Results of GraphRXN and other baseline models on in-house HTE dataset. A evaluation metrics over five-fold CV on test set. B test set plots over five-folds CV of GraphRXN-concat and GraphRXN-sum

Performance on scarce data

It is well known that deep learning relies on large amounts of data to discover the relationship between variables and outcomes, data scarcity remains a challenging problem in modelling processes in certain areas, especially in the field of reaction prediction. Here, we discussed the stability on these four aforementioned deep learning methods when handling scarce data.

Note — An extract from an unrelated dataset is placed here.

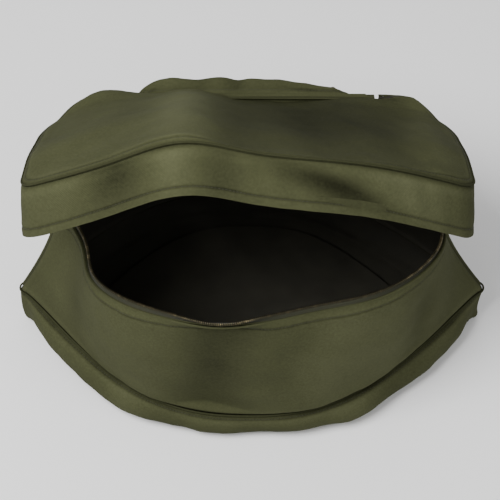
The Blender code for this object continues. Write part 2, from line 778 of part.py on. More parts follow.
def build():
    for thing in list(bpy.data.objects):
        bpy.data.objects.remove(thing)
    base_panel()
    base_layers()
    wall("front_panel", -1)
    wall("back_panel", 1)
    base_binding()
    end_bindings()
    rim_layers()
    hinge_tape()
    hinge = bpy.data.objects.new("lid_hinge_axis", None)
    hinge.location = (0, HINGE_Y, HINGE_Z)
    bpy.context.collection.objects.link(hinge)
    lid_top(hinge)
    lid_layers(hinge)
    zip_fittings()
    handle()


build()
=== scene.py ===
"""Canvas tool bag with a zipped lid: finished cloth, stitching, zip and fittings round the working parts."""

import functools
import math

import bpy
import numpy as np
from bpy.props import FloatProperty, FloatVectorProperty, PointerProperty
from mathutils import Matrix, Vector


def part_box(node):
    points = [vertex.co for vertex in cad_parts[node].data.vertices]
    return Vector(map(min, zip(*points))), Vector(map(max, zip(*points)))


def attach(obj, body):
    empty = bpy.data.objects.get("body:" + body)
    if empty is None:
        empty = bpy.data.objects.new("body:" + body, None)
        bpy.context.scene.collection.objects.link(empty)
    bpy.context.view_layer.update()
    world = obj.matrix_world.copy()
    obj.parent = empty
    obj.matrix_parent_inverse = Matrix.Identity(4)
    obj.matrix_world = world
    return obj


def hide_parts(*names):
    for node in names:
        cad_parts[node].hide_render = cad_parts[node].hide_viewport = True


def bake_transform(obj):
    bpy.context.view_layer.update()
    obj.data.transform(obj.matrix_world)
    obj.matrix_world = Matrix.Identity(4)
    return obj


bl_info = {
    "name": "Canvas Tool Bag",
    "version": (1, 0, 0),
    "blender": (4, 5, 0),
    "location": "View3D > Sidebar > Tool Bag",
    "description": "Sews a wide canvas tool bag, piece by piece, round its working parts",
    "category": "Object",
}

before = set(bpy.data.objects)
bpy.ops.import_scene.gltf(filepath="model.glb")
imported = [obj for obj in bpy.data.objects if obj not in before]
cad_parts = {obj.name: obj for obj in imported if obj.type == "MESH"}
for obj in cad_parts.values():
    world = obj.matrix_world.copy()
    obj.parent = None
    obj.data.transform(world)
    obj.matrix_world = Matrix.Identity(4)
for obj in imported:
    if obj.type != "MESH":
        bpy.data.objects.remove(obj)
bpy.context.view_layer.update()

# Base seam and pan
BASE_HALF_LENGTH = 0.2505
BASE_HALF_DEPTH = 0.147
BASE_TIP_RADIUS = 0.008
BASE_FULLNESS = 2.5
BASE_SLIMNESS = 1.3
SEAM_HEIGHT = 0.038
NUB_HEIGHT = 0.060
PAN_BULGE = 0.008
SIDE_BULGE = 0.009
END_FADE = 0.85
PAN_INSET = 0.016
LINING_INSET = 0.030
LINING_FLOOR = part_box("base_lining")[0].z

# Rim of the mouth
RIM_HALF_LENGTH = BASE_HALF_LENGTH - 0.0545
RIM_FRONT = 0.132
RIM_FRONT_FULLNESS = 2.3
RIM_BACK_FULLNESS = 4.6
RIM_HEIGHT = 0.205
BACK_EDGE = 0.121
BACK_HEIGHT = 0.245
SHOULDER_Y = 0.050
SHOULDER_CURVE = 1.3
END_HOLLOW = 0.35
BACK_ROLL = 0.019
FRONT_SWELL = 0.005
GAP = 0.0003

# Lid, measured as it lies shut, and how each place along it stands open
HINGE_Y = 0.117
HINGE_Z = 0.250
HINGE_HALF_LENGTH = RIM_HALF_LENGTH - 0.061
LID_HALF_LENGTH = RIM_HALF_LENGTH + 0.015
LID_FRONT = 0.143
LID_FRONT_CURVE = 2.5
LID_CORNER_Y = 0.098
LID_CORNER_RADIUS = 0.018
LID_BACK_CORNER = 0.077
HINGE_STRIP_MARGIN = 0.004
HINGE_EDGE_MARGIN = 0.012
LID_THIN_STATIONS = 7
LID_CROWN = 0.007
CROWN_REACH = 0.15
SKIRT_MIDDLE = 0.047
SKIRT_CORNER = 0.052
SKIRT_TAIL = 0.005
SKIRT_TAIL_LENGTH = 0.060
SKIRT_GROWTH = 0.110
SKIRT_FLARE = 0.002
OPENING = 39.2
END_DROOP = 11.2
DROOP_CURVE = 2.6
PEAK_RISE = 3.4
PEAK_X = -0.058
PEAK_WIDTH = 0.060
CORNER_DROP = 0.018     # the open lid's back corners hang from the ends of the zip
CORNER_PULL = 0.006

# Zip
ZIP_END_Y = 0.044
TAPE_TAIL = 0.012
ZIP_RISE = 0.004
ZIP_DEPTH = 0.010
HEM_DEPTH = 0.016
FACING = 0.0012
TAPE = 0.0008
TOOTH_WIDTH = 0.0028
TOOTH_HEIGHT = 0.0024

# Top-stitched rows, measured from the sewn edge they run along
BASE_ROW = 0.0045
FRONT_ROW = 0.009
BACK_ROW = 0.006
LID_ROW = 0.0065
HEM_ROW = 0.0085
STRAP_ROW = 0.003

# Grab strap
STRAP_SPAN = 0.180
STRAP_HEIGHT = 0.206
PATCH_SIZE = 0.042

# How the loaded cloth leans: the sides of the rim shift to the right, and the front bows out left of the
# middle and in right of it
LEFT_LEAN = 0.022
RIGHT_LEAN = 0.008
FRONT_BOW = 0.006
FRONT_PULL = 0.009
RIGHT_STRETCH = 0.008   # the right end is pulled out further than the left


class Fold:
    """A soft hollow (negative depth) or ridge at x and height share, with a spread each way and its tone, which
    paints shade or highlight over it.
    """

    def __init__(self, x, share, wide, tall, depth, tone, slant=0.0):
        self.x = x
        self.share = share
        self.wide = wide
        self.tall = tall
        self.depth = depth
        self.tone = tone
        self.slant = slant

    def weight(self, x, share):
        across = (x - self.x - self.slant * (share - self.share)) / self.wide
        along = (share - self.share) / self.tall
        return np.exp(-across ** 2 - along ** 2)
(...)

Four groups of the in-house dataset (G1-G4), which hold smaller size than other published datasets, were evaluated respectively. The performances of GraphRXN and other baseline models are listed in Table 3 and results of each CV fold on test set see Additional file 2: Tables S10–S13. The performances of GraphRXN-concat were superior than other models on G2, G3 and but slightly worse on G1 and G4. It seems that R2 on small-size dataset can fluctuate considerably, e.g. R2 of four groups are rather different from each other, while values of MAE and RMSE are similar across all four groups. The results indicate that the smaller dataset with limited structural diversity that might deteriorate the prediction accuracy, while a larger dataset with diverse structures can allow to learn a better model from a larger reaction space. In general, GraphRXN-concat showed superior or on-par performance on handling scarce data, compared to other deep learning methods.

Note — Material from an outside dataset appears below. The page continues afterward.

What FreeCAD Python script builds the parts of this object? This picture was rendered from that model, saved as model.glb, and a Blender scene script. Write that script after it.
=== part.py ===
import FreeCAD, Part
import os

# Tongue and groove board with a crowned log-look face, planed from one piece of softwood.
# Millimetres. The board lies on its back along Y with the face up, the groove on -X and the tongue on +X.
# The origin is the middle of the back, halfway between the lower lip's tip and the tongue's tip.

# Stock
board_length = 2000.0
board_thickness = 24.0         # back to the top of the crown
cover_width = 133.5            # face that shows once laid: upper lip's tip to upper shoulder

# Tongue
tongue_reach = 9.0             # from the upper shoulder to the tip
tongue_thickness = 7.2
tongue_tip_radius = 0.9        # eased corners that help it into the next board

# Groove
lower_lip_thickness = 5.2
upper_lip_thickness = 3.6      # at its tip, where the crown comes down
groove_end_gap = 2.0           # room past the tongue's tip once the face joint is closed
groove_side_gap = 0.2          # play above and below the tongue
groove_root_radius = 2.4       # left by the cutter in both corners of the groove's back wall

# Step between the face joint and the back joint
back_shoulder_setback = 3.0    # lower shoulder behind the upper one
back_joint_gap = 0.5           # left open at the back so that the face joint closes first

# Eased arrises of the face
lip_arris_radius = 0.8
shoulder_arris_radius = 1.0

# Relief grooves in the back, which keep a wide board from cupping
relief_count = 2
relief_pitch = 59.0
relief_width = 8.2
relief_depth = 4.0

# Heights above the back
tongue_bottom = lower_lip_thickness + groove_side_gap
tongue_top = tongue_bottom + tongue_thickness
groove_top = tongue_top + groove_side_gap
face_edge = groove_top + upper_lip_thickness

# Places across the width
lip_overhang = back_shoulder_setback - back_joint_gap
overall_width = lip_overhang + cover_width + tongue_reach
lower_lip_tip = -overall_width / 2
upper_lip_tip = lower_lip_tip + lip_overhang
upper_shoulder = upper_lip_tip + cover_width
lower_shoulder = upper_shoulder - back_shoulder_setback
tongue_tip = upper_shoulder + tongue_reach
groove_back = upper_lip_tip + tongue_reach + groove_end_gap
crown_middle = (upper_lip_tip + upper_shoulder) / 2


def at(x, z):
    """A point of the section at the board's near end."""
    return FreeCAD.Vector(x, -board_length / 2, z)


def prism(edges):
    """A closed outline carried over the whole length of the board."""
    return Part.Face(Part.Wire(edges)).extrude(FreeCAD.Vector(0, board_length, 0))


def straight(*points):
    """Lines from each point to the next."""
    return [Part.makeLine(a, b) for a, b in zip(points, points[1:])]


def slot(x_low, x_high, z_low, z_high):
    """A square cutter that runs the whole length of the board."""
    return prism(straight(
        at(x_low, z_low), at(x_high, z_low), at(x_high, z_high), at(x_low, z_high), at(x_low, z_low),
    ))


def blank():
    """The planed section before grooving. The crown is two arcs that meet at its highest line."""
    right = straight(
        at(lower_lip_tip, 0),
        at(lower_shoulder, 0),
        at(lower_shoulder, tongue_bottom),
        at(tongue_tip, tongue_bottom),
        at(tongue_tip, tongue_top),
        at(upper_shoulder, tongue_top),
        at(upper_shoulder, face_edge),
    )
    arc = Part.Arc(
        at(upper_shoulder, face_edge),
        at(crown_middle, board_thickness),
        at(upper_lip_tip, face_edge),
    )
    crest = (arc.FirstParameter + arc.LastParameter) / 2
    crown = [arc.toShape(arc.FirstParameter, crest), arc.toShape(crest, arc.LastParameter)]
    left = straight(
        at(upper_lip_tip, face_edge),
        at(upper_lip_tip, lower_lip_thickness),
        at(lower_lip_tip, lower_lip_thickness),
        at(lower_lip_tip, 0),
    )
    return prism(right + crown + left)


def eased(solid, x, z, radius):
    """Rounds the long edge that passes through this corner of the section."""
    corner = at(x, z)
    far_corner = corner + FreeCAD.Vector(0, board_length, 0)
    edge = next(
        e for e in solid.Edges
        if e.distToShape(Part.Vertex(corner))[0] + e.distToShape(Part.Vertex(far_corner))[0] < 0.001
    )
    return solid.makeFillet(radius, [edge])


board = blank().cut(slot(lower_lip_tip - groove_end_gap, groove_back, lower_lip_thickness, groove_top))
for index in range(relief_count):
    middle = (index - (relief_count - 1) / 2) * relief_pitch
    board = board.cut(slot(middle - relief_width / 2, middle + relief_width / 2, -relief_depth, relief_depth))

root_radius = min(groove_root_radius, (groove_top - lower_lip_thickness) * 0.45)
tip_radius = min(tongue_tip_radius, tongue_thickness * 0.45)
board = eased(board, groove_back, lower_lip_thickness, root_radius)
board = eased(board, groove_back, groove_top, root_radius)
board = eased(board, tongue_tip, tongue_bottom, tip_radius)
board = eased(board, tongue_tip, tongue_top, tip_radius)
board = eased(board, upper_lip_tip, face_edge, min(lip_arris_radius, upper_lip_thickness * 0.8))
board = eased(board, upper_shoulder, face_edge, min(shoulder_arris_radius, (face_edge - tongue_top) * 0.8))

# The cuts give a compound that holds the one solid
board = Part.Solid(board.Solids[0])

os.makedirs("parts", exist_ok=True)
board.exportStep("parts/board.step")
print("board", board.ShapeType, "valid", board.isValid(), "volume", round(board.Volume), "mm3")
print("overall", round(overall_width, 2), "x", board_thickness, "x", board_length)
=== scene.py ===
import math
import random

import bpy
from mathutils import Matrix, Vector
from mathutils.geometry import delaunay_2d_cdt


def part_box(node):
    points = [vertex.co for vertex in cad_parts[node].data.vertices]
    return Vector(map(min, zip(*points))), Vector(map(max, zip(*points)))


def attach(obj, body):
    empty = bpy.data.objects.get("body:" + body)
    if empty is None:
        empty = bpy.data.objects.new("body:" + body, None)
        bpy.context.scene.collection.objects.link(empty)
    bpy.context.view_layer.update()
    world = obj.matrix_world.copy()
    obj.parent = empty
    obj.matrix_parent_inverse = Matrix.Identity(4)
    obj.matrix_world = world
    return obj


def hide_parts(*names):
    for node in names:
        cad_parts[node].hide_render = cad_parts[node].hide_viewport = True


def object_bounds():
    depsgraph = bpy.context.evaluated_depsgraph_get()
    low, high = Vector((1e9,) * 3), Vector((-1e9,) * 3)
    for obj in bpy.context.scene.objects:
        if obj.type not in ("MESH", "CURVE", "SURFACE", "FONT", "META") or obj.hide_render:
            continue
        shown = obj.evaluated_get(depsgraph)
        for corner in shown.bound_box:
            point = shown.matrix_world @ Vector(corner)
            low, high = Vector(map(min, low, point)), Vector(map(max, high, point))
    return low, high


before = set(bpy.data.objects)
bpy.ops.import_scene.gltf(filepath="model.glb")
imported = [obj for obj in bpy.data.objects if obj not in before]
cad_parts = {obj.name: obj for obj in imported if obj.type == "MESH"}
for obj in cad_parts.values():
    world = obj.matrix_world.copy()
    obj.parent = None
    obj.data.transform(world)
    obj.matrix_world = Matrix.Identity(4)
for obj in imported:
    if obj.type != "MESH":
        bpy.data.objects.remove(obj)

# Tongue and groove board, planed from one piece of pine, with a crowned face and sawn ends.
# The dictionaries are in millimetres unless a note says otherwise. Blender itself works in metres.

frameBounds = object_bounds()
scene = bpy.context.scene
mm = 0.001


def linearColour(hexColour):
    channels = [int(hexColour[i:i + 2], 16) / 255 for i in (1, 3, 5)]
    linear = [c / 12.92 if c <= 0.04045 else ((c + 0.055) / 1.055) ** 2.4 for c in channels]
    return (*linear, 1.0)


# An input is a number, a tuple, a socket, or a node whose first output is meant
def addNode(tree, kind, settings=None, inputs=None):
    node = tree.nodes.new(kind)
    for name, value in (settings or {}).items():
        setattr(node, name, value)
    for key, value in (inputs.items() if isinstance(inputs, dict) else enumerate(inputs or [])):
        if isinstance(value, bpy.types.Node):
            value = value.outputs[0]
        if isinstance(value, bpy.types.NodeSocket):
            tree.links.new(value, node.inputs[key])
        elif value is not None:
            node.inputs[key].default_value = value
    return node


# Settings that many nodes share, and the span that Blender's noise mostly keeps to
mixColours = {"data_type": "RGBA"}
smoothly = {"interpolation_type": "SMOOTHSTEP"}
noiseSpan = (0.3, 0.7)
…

Table 3 Comparison of model performance over four separate reaction groups of our in-house dataset. The values of R, MAE, RMSE refers to the mean and standard deviation across the folds

Variable-length graph representation

Our GraphRXN algorithm can provide the variable-length representation that are relevant to each task at hand. Usually, a good representation should be small but dense enough to contain a wealth of information for downstream modelling [69]. Thus, we compared the model accuracy over different size of learned feature, regardless of other aspects of modelling (Fig. 6A). As the vector size climbs from 100 to 900 bits, the results of GraphRXN-concat and GraphRXN-sum remain steady at around 0.7 points. This diagram points out that vector size only caused subtle changes in model performance. Additionally, GraphRXN-concat still provided the higher accuracy in different vector size. The curves reached a peak at the size of 300, which may indicate that the number of 300 should be a suitable size for representation in the molecule level. Detailed values of evaluation metrics were supplemented in Additional file 2: Table S14.

Fig. 6
figure 6

A Variance of model performance with different vector size. Vector size ranges from 100 to 900 bit, where 100 bit as the interval. B Model performance when using either concatenation or summation to construct reaction vectors

Aggregation methods for reaction vector

Model processing was sensitive to the ordering of vectors [69], and different order of vectors would render different results, although all else being equal. In this study, two aggregation methods were utilized to encode the reaction vector when graph representation was ready. Specific order must be set in concatenating reaction vectors, and for example, in this study, we used the vector order as aromatic amines, bromides and products. In this way, we assumed it would be a possible way to sum all components’ vectors together, to eliminate the effect of the input order. We then compared two aggregation methods in the same total length (Fig. 6B). When downstream model took over the same length of reaction vectors, GraphRXN-concat still provided the higher accuracy, except when 100-bit vector is unable for molecules to contain complete information. The explanation of this issue is that summing all the vectors up may weaken the ability of representation bit-wisely, and neglect the relationship between reaction components. According to the existing results, concatenation would be more suitable for characterizing chemical reactions.

Conclusion

In this work, GraphRXN, a novel computational framework, is proposed to assist automation of chemical synthesis. Regardless of the reaction mechanism, GraphRXN directly takes the 2D molecular structures of organic components as input and learn the task-related representations of chemical reaction automatically during training and achieves on-par or slightly better performance over the baseline models. In addition, we used HTE platform to build standardized dataset, and GraphRXN also delivered good correlations. Although a chemical reaction goes through certain transitional states, it seems that the model can directly predict reaction outcome using structural features of reaction components without the guidance of mechanism. This study has demonstrated that deep learning model could yield moderate to good accuracy in reaction prediction regardless of limited size of the datasets and many complex influencing variables. These results have motivated us to apply this HTE + AI strategy to enable cost reduction and liberate the scientific workforce from repetitive tasks in the future. The source code of GraphRXN and our in-house reaction dataset are available online.